Qui dit plus sur la condition de la femme que bien des discours.
Merci Chrisdottir
J’ai beaucoup aimé ce texte, cette chronique de la vie quotidienne de Louise, vie quotidienne pleine d’abnégation, à répétition, et sans horizon, qui devient déprimante.
Je trouve que tout cela est fort bien évoqué et beaucoup pourraient s’y reconnaître, même si peu oseront franchir le pas…
Comme je raisonnne souvent en chansons, cela m’a d’abord fait penser bien sûr à “Comme d’habitude“.
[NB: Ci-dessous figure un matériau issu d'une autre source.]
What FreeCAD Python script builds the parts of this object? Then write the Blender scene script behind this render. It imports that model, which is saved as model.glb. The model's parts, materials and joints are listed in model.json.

Et puis, et surtout, cela me rappelle l’excellent roman “Les heures” de Michael Cunningham, que je recommande et qui a été utilisé pour le film du même nom, avec de formidables actrices. Mais j’avoue que comme souvent j’ai préféré le livre.
Je parle de l’épisode où le personnage de Laura Brown évoque des états d’âme semblables à ceux que tu nous montres ici :
https://compagnieaffable.com/2017/10/26/the-hours-monologue-de-laura-brown-julianne-moore/
Merci beaucoup pour cette lecture !
P.S. et pour ma part, je n’y vois aucun plaidoyer pour une triste condition féminine, simplement une évocation du côté absurde de beaucoup de vies.
La même chose pourrait facilement être écrite au masculin, il me semble, à quelques variations près, mais c’est vrai que les hommes n’ont jamais tellement eu le droit de souffrir et encore moins d’en parler.